Vis-à-vis the farm part of Farmdoc, a recurring theme in this blog is hay. In the nine years my sharefarmer Sharon and I’ve been jointly farming our adjoining properties, we’ve used square hay bales [1]. (They’re actually rectangular but called square.) This is because they’re smaller and lighter than round bales – the hay in a round bale’s roughly the same as in 15 square bales – so we can handle them manually. (Lifting round bales needs machinery – which Joel Salatin derides as ‘heavy metal’ [2] – which we don’t have and don’t want.) As neither Sharon nor I is getting younger (and stronger), we’re seeking ways to make our farming easier. So we decided we’d experiment this year. Last Saturday we bought a round bale (pictured) (for A$50) which we rolled off Sharon’s ute into one of our paddocks where we have 36 sheep and 29 goats. Instead of feeding square bale hay to them daily, the round bale’s now available to them, buffet-like, 24/7. How quickly they’ll eat it, and whether it’ll be degraded by the weather or them climbing and then excreting on it, remains to be seen. But if you don’t ask the question you won’t know the answer. This aspect of farming’s fun. It intrigues me. Stay tuned.

Tuesday, April 6, 2010

The billy goat and the ethical conundrum - part 2

My recent post ‘The billy goat and the ethical conundrum’ [1] snagged the interest of Farmdoc’s Blog readers, several of whom have asked me what’s happened since then. So here’s Part 2:

On 24 March, over dinner (fish and chips, FYI), Sharon and I decided to speak further with Mr Smith (still not his real name) by phone. As a day after her phone call with him, Sharon was still very upset by his verbal attack, we agreed I’d phone him. I did, in Sharon’s presence. Calmly and courteously but firmly, I reiterated to him our clear recall of the agreement, i.e. payment via one nanny kid of the Smiths’ choosing. After a long silence, Mr Smith said: ‘I’m speechless’. Then he hung up on me. The next day (25 March) Sharon received this email [2]. (She forwarded it to me on 27 March.) We decided the appropriate response would be for her to email him back, acknowledging his email and reiterating our eagerness to abide by our side of the deal as we recalled it, i.e. the Smiths to choose the best nanny kid in the mob. Sharon sent a short email along these lines over a week ago. There’s been no response from the Smiths. I intuit they won’t communicate further. Time will tell. But if anything further does happen, I’ll post it on Farmdoc’s Blog.

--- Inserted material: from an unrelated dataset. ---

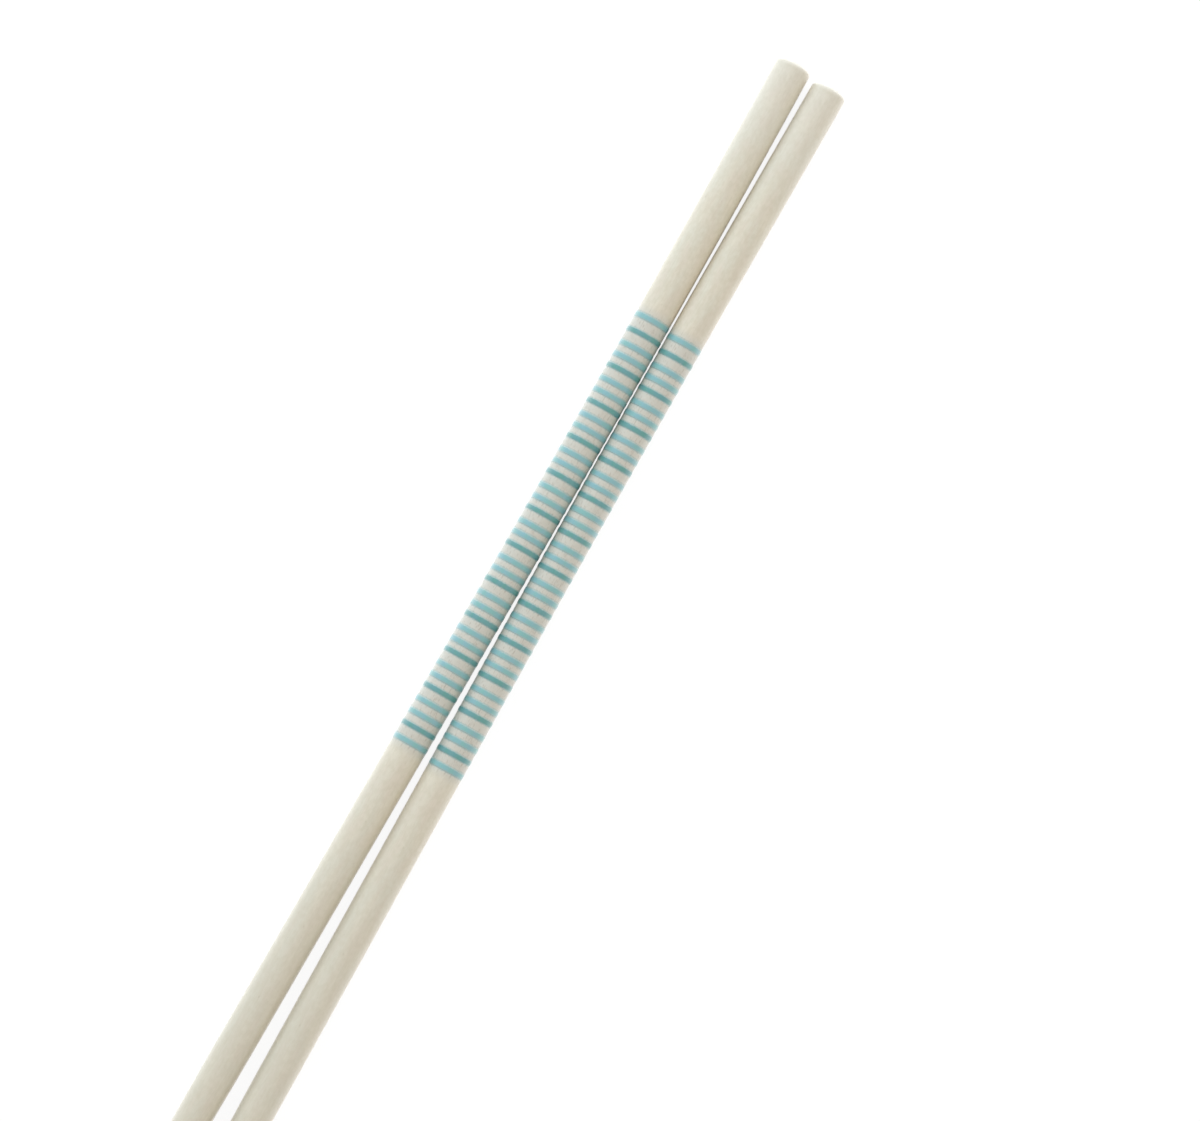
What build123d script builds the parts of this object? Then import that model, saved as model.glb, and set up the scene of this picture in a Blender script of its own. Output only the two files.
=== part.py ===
from build123d import *
import math
import os

# A pair of long bamboo cooking chopsticks, lying side by side as they would on a table.
# +Y points to the rear ends, which the hand holds, -Y to the tips, and +Z up. All sizes in millimetres.
# The origin is on the table, under the middle of the pair.

# One stick. A station is a distance along the stick from its rear end.
stick_length = 330.0
barrel_diameter = 7.5
taper_length = 92.0
tip_diameter = 4.0
rear_dome_radius = 5.5
tip_dome_radius = 2.6

# The natural bow of each stick: straight from the rear end, then one long arc, then straight to the tip
left_bow_start = 8.0
left_bow_length = 136.0
left_bow_radius = 6600.0
right_bow_start = 38.0
right_bow_length = 90.0
right_bow_radius = 5260.0
bow_steps = 6

# The painted lines, each a low bead round the barrel. Gaps are from centre to centre.
first_line_station = 60.0
light_line_width = 1.3
dark_line_width = 1.2
light_line_height = 0.05
dark_line_height = 0.07
line_flats = 24
group_count = 11
opening_gap = 3.4
after_dark_gap = 3.1
between_light_gap = 2.6
before_dark_gap = 2.5
last_group_spread = 0.25

# How the two sticks lie: nearest each other at one station, the right one a little nearer the tips
closest_station = 78.5
line_clearance = 0.11
right_stick_lead = 0.9

# Worked out from the sizes above
barrel_radius = barrel_diameter / 2
tip_radius = tip_diameter / 2
axis_height = barrel_radius + dark_line_height
axis_spacing = 2 * axis_height + line_clearance

LEFT, RIGHT = -1, 1


def point_on(path, station):
    """The point of a middle line at a station."""
    return path.position_at(station, PositionMode.LENGTH)


def place_on(path, station):
    """Where a solid made along -Y goes, to sit at a station and follow the middle line there."""
    heading = path.tangent_at(station, PositionMode.LENGTH)
    turn = math.degrees(math.atan2(heading.X, -heading.Y))
    return Location(point_on(path, station), (0, 0, turn))


def middle_line(side, bow_start, bow_length, bow_radius):
    """A stick's middle line along -Y, from its rear end at the origin, bowed towards the other stick."""
    bow_angle = math.degrees(bow_length / bow_radius)
    front_length = stick_length - bow_start - bow_length
    rear = Line((0, 0), (0, -bow_start))
    bow = JernArc(rear @ 1, rear % 1, bow_radius, side * bow_angle)
    front = Line(bow @ 1, bow @ 1 + (bow % 1) * front_length)
    return Wire([rear, bow, front])


def straight_runs(path, bow_stations):
    """The straight runs that a stick's barrel makes of its middle line, from one round to the next."""
    stations = [0, *bow_stations, stick_length]
    return Wire(Polyline([point_on(path, station) for station in stations]).edges())


def dome_height(rim_radius, dome_radius):
    """How far a dome of this rim stands out."""
    return dome_radius - math.sqrt(dome_radius**2 - rim_radius**2)


def make_rear_end(length):
    """The straight rear of a stick, with its low domed end."""
    rim = (barrel_radius, -dome_height(barrel_radius, rear_dome_radius))
    profile = make_face([
        RadiusArc((0, 0), rim, rear_dome_radius),
        Polyline(rim, (barrel_radius, -length), (0, -length), (0, 0)),
    ])
    return revolve(profile, axis=Axis.Y)


def make_tip():
    """The small dome that ends a stick, from its rim at the origin."""
    point = (0, -dome_height(tip_radius, tip_dome_radius))
    profile = make_face([
        RadiusArc((tip_radius, 0), point, tip_dome_radius),
        Polyline(point, (0, 0), (tip_radius, 0)),
    ])
    return revolve(profile, axis=Axis.Y)


def make_stick(path, bow_stations):
    """One stick of solid bamboo: its rear end, a bowed barrel that tapers at the front, and its tip."""
    tip_station = stick_length - dome_height(tip_radius, tip_dome_radius)
    rounds = [(station, barrel_radius) for station in bow_stations]
    rounds += [(stick_length - taper_length, barrel_radius), (tip_station, tip_radius)]
    discs = [(Plane.XZ * Circle(radius)).moved(place_on(path, station)) for station, radius in rounds]
    rear_end = make_rear_end(bow_stations[0])
    return rear_end + loft(discs, ruled=True) + make_tip().moved(place_on(path, tip_station))


def line_stations():
    """Stations of the light lines and of the dark ones.

    A light and a dark line open the row, then groups of two light and one dark follow.
    A light line ends it.
    """
    light = [first_line_station]
    dark = [first_line_station + opening_gap]
    for group in range(group_count):
        spread = last_group_spread if group == group_count - 1 else 0
        light.append(dark[-1] + after_dark_gap)
        light.append(light[-1] + between_light_gap + spread)
        dark.append(light[-1] + before_dark_gap + spread)
    light.append(dark[-1] + after_dark_gap)
    return light, dark


def flats(radius):
    """The outline of a line seen along the stick, with its flats at this radius."""
    return RegularPolygon(radius, line_flats, major_radius=False, rotation=180 / line_flats)


def make_line(width, height):
    """One painted line round the Y axis: a low ridge that lies on the barrel."""
    slope = math.degrees(math.atan2(height, width / 2))
    crest = Plane.XZ * flats(barrel_radius + height)
    ridge = extrude(crest, amount=width / 2, both=True, taper=slope)
    barrel = extrude(Plane.XZ * flats(barrel_radius), amount=width, both=True)
    return ridge - barrel


def lines_along(runs, stations, width, height):
    """All the lines of one colour on one stick."""
    line = make_line(width, height)
    return Compound([line.moved(place_on(runs, station)) for station in stations])


def make_side(name, side, bow_start, bow_length, bow_radius, lead):
    """One stick with its painted lines, on the table and beside the middle of the pair."""
    path = middle_line(side, bow_start, bow_length, bow_radius)
    bow_stations = [bow_start + bow_length * step / bow_steps for step in range(bow_steps + 1)]
    runs = straight_runs(path, bow_stations)
    light, dark = line_stations()
    nearest = Location((side * axis_spacing / 2, 0, axis_height))
    to_pair = nearest * place_on(path, closest_station - lead).inverse()
    return {
        f"{name}_stick": make_stick(path, bow_stations).moved(to_pair),
        f"{name}_light_lines": lines_along(runs, light, light_line_width, light_line_height).moved(to_pair),
        f"{name}_dark_lines": lines_along(runs, dark, dark_line_width, dark_line_height).moved(to_pair),
    }


pieces = {
    **make_side("left", LEFT, left_bow_start, left_bow_length, left_bow_radius, 0),
    **make_side("right", RIGHT, right_bow_start, right_bow_length, right_bow_radius, right_stick_lead),
}
middle = Compound(list(pieces.values())).bounding_box().center()
to_origin = Location((-middle.X, -middle.Y, 0))

os.makedirs("parts", exist_ok=True)
for name, piece in pieces.items():
    export_step(piece.moved(to_origin), f"parts/{name}.step")
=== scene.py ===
import math
import random
from collections import namedtuple

import bpy
from mathutils import Matrix, Vector


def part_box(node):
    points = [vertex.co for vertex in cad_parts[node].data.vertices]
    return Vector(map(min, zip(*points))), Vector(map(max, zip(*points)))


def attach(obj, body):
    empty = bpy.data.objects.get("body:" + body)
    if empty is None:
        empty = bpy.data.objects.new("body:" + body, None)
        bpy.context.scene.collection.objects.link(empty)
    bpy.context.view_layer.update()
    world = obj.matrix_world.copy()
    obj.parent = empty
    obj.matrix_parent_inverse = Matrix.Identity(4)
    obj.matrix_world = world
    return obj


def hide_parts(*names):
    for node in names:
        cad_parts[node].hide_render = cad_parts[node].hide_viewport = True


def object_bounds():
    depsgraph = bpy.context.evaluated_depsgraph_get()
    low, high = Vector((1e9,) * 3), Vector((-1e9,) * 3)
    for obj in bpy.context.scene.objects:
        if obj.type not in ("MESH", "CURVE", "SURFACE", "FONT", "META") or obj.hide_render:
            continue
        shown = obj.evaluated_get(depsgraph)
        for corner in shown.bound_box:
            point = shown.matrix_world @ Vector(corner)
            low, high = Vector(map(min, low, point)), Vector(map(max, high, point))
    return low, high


# A pair of bamboo cooking chopsticks on a white table, seen from above.
# The sticks are worked out in millimetres, and their meshes take them in metres. The table, the camera and
# the lamps are placed in metres. A station is a distance along a stick from its rear end.

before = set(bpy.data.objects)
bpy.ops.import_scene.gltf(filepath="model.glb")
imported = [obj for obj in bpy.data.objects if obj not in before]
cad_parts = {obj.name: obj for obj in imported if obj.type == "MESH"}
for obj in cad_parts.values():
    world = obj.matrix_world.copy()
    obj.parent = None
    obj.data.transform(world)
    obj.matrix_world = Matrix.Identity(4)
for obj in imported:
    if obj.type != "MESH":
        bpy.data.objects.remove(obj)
cad_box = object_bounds()

MM = 0.001
LEFT, RIGHT = -1, 1

# The sticks, with the same sizes as the solids apart from the rear dome, which is a little flatter here
stick_length = 330.0
barrel_radius = 3.75
tip_radius = 2.0
taper_length = 92.0
rear_dome_radius = 6.5
tip_dome_radius = 2.6
bow_start = {LEFT: 8.0, RIGHT: 38.0}
bow_length = {LEFT: 136.0, RIGHT: 90.0}
bow_radius = {LEFT: 6600.0, RIGHT: 5260.0}
closest_station = 78.5
lead = {LEFT: 0.0, RIGHT: 0.9}
light_line_height = 0.05
dark_line_height = 0.07
line_clearance = 0.11
axis_height = barrel_radius + dark_line_height
axis_spacing = 2 * axis_height + line_clearance

# What sanding leaves: soft rims, a taper that starts gently, and a barrel a hair out of round
rear_rim_radius = 0.9
tip_rim_radius = 0.5
taper_blend = 14.0
unevenness = 0.03
oval_turn, oval_twist = 0.9, 61.0
flat_turn, flat_twist = 2.1, 37.0
short_wave, long_wave = 17.0, 29.0

# The painted lines, as in the solids
first_line_station = 60.0
light_line_width = 1.3
dark_line_width = 1.2
group_count = 11
opening_gap = 3.4
after_dark_gap = 3.1
between_light_gap = 2.6
before_dark_gap = 2.5
last_group_spread = 0.25

# What the brush leaves: lines a little off their places and widths, and paint that creeps along the fibres
line_shift = 0.06
line_width_change = 0.04
bleed_reach = 0.4
brush_seed = 20

# Each line is a low bead with its root a little way in the wood
line_root = 0.05
bead_fullness = 4

# How finely the rounds, the barrel, the domes and the lines are divided
round_steps = 96
ring_spacing = 2.5
dome_steps = 10
line_half_steps = 3


# Middle lines

def bow_angle(side, station):
    """How far a stick's middle line has turned from its rear, at a station."""
    bowed = min(max(station - bow_start[side], 0), bow_length[side])
    return side * bowed / bow_radius[side]


def bow_point(side, station):
    """The point of the middle line at a station, with the rear end at the origin."""
    angle = abs(bow_angle(side, station))
    radius = bow_radius[side]
    before = min(station, bow_start[side])
    after = max(station - bow_start[side] - bow_length[side], 0)
    across = radius * (1 - math.cos(angle)) + after * math.sin(angle)
    along = before + radius * math.sin(angle) + after * math.cos(angle)
    return Vector((side * across, -along))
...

P.S. I’m considering sending this conundrum to the NYT Ethicist Randy Cohen [3, 4], seeking his response. Stay tuned.

Thursday, March 25, 2010

The billy goat and the ethical conundrum

Conundrum. My dictionary’s definition is ‘a difficult problem’. I love this word. It’s onomatopoeic – redolent of hmmmm. Today I write of my latest ethical conundrum: My sharefarmer Sharon and I needed a billy goat to mate our nannies with last May. Would we buy or hire? Finally we agreed on an arrangement with a local couple she knew – the Smiths (not their real name) – who live 5km away. The Smiths would loan us a billy for six weeks (i.e. two goat menstrual cycles) in return for a female kid – of the Smiths’ choosing – from his progeny. There was no paperwork – Sharon and the Smiths were socially acquainted, and we all lived in the same locality. It was very cordial. Last 21 May we collected the billy – Flynn, (pictured) à la ‘in like Flynn’ – and straight away put him with 29 nannies. On 5 July we returned him. Both days we reiterated the deal with Mrs Smith. Flynn had worked well: 20 sons and 14 daughters. Next Sunday Sharon and I’ll wean these kids. So last Tuesday Sharon phoned the Smiths to fix a time for them to choose and take a nanny kid. Mr Smith retorted that the payment was one kid to them for each 10 kids born. He’d unilaterally changed the deal. He was aggressive and rude to Sharon. She was very upset. So, folks, that’s the conundrum. What should we do? Agree to the revised deal? Stick to the original deal? Compromise? What do you think? Hmmmm.

Tuesday, October 6, 2009

farmdoc's blog post number 534

Last Sunday, in our Hayshed Paddock, my sharefarmer Sharon and I had a leisurely confab and decided that as our paddock grass is growing causing our goats and sheep to have all but lost interest in hay, we’d stop feeding out hay forthwith. Each May when we start with the hay, it’s so much fun. The animals run for it, then they gobble and munch and crunch as if their lives depended on it. Which they do. For through the cold and dark and wet months when the grass doesn’t grow, they need hay – for warmth, roughage and some nutrition. In deep winter, feeding hay’s a drudge. But it must to be done, so done it is. Daily. Then when spring arrives and the weather’s again conducive to outdoor pursuits, hay feeding ends. Ain’t that life in a nutshell. Like when you’re young and your financial needs are greatest, you’re not at your earning peak. But when you’re older and you’re earning more money, your needs are less. Also last Sunday, Sharon sheared the pictured wether lambs (born in late 2008), then I drenched them, then we turned them out into the Home Paddock. The theory (and practice) is that without wool they’ll be colder, so they’ll eat more to keep warm, so they’ll put on weight. By month’s end they’ll be fit to kill. We may BBQ or roast one to mark the end of the hay feeding months – and the end of another turn of the annual farm cycle.